Description of the task: Extract the complete data exactly as given.
>>>>
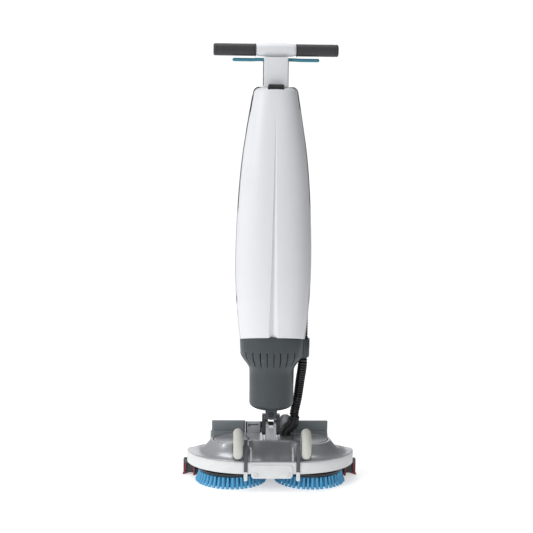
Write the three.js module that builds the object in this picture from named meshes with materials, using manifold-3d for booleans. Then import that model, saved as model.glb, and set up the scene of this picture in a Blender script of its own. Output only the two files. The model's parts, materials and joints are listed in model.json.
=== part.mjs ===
// An upright battery floor scrubber: a low deck with two counter-standing disc brushes and a curved
// squeegee,
// and a column that stands on a two-axis joint and carries two tanks, the suction motor and a T-handle.
// Millimetres, +Z up, +X to the machine's left as its user stands behind it, -Y the way it drives.
// The brushes and the squeegee stand on z = 0. Nodes are closed solids, joined and cut with manifold-3d.
import * as THREE from "three";
import { mergeVertices } from "three/addons/utils/BufferGeometryUtils.js";
import Module from "manifold-3d";

const wasm = await Module();
wasm.setup();

// ---- Clearances and walls ----
const GAP = 0.3; // between pieces that touch
const RUN = 1.0; // round pieces that turn
const SHELL = 3; // moulded walls

// ---- Brushes ----
const BRUSH_X = 108;
const BRISTLE_R = 96; // at the floor, where the tufts flare out
const BRISTLE_TOP_R = 88;
const BRISTLE_HOLE_R = 46;
const BRISTLE_H = 30;
const BLOCK_R = 90;
const BLOCK_H = 10;
const HUB_R = 16;
const HUB_H = 14;

// ---- Deck ----
const DECK_FLOOR_Z = 56; // underside of the chassis
const CHASSIS_T = 16;
const EDGE_Z = 78; // where the cover meets the bumper
const PLATEAU_Z = 114; // flat top of the domes and of the middle
const PLATEAU_FRONT_Y = -20;
const WALL_Y = 60; // front of the battery bay
const BAY_TOP_Z = 146;
const DECK_REAR_Y = 150;
const FRONT_Y = -109; // front of the bumper
const SIDE_X = 229; // ends of the bumper
const CORNER_Y = 25; // the bumper ends here
const CORNER_X = 62; // its rounded corners start here
const BUMPER_T = 14;
const BUMPER_Z = 46;
const COVER_INSET = 3;
const DOME_R = 57;
const DOME_FLARE_R = 96;
const CAP_R = 47;
const CAP_T = 5;
const CAP_GAP = 3;
const MOTOR_R = 40;
const MOTOR_H = 34;
const PLATE_W = 111; // plate on the front of the bumper
const PLATE_Z = 35;
const PLATE_T = 3;
const SCREW_R = 7;
const SCREW_T = 2.5;
const SCREW_X = 44;
const SCREW_Z = 45;

// ---- Transport wheels ----
const WHEEL_X = 91;
const WHEEL_Y = -92;
const WHEEL_Z = 125;
const WHEEL_R = 41;
const WHEEL_W = 25;
const WHEEL_BORE_R = 20;
const AXLE_R = 5;
const STRAP_X = 70;
const STRAP_W = 9.4;
const STRAP_T = 10;
const STRAP_Z = 53;
const STRAP_TOP_Z = 137;
const TAB_Z = 28;
const TAB_W = 10;
const TAB_T = 6;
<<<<
Answer to this exercise:
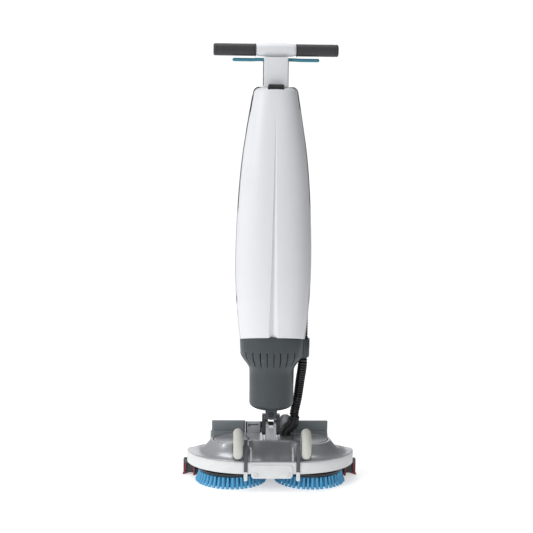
Write the three.js module that builds the object in this picture from named meshes with materials, using manifold-3d for booleans. Then import that model, saved as model.glb, and set up the scene of this picture in a Blender script of its own. Output only the two files. The model's parts, materials and joints are listed in model.json.
=== part.mjs ===
// An upright battery floor scrubber: a low deck with two counter-standing disc brushes and a curved
// squeegee,
// and a column that stands on a two-axis joint and carries two tanks, the suction motor and a T-handle.
// Millimetres, +Z up, +X to the machine's left as its user stands behind it, -Y the way it drives.
// The brushes and the squeegee stand on z = 0. Nodes are closed solids, joined and cut with manifold-3d.
import * as THREE from "three";
import { mergeVertices } from "three/addons/utils/BufferGeometryUtils.js";
import Module from "manifold-3d";

const wasm = await Module();
wasm.setup();

// ---- Clearances and walls ----
const GAP = 0.3; // between pieces that touch
const RUN = 1.0; // round pieces that turn
const SHELL = 3; // moulded walls

// ---- Brushes ----
const BRUSH_X = 108;
const BRISTLE_R = 96; // at the floor, where the tufts flare out
const BRISTLE_TOP_R = 88;
const BRISTLE_HOLE_R = 46;
const BRISTLE_H = 30;
const BLOCK_R = 90;
const BLOCK_H = 10;
const HUB_R = 16;
const HUB_H = 14;

// ---- Deck ----
const DECK_FLOOR_Z = 56; // underside of the chassis
const CHASSIS_T = 16;
const EDGE_Z = 78; // where the cover meets the bumper
const PLATEAU_Z = 114; // flat top of the domes and of the middle
const PLATEAU_FRONT_Y = -20;
const WALL_Y = 60; // front of the battery bay
const BAY_TOP_Z = 146;
const DECK_REAR_Y = 150;
const FRONT_Y = -109; // front of the bumper
const SIDE_X = 229; // ends of the bumper
const CORNER_Y = 25; // the bumper ends here
const CORNER_X = 62; // its rounded corners start here
const BUMPER_T = 14;
const BUMPER_Z = 46;
const COVER_INSET = 3;
const DOME_R = 57;
const DOME_FLARE_R = 96;
const CAP_R = 47;
const CAP_T = 5;
const CAP_GAP = 3;
const MOTOR_R = 40;
const MOTOR_H = 34;
const PLATE_W = 111; // plate on the front of the bumper
const PLATE_Z = 35;
const PLATE_T = 3;
const SCREW_R = 7;
const SCREW_T = 2.5;
const SCREW_X = 44;
const SCREW_Z = 45;

// ---- Transport wheels ----
const WHEEL_X = 91;
const WHEEL_Y = -92;
const WHEEL_Z = 125;
const WHEEL_R = 41;
const WHEEL_W = 25;
const WHEEL_BORE_R = 20;
const AXLE_R = 5;
const STRAP_X = 70;
const STRAP_W = 9.4;
const STRAP_T = 10;
const STRAP_Z = 53;
const STRAP_TOP_Z = 137;
const TAB_Z = 28;
const TAB_W = 10;
const TAB_T = 6;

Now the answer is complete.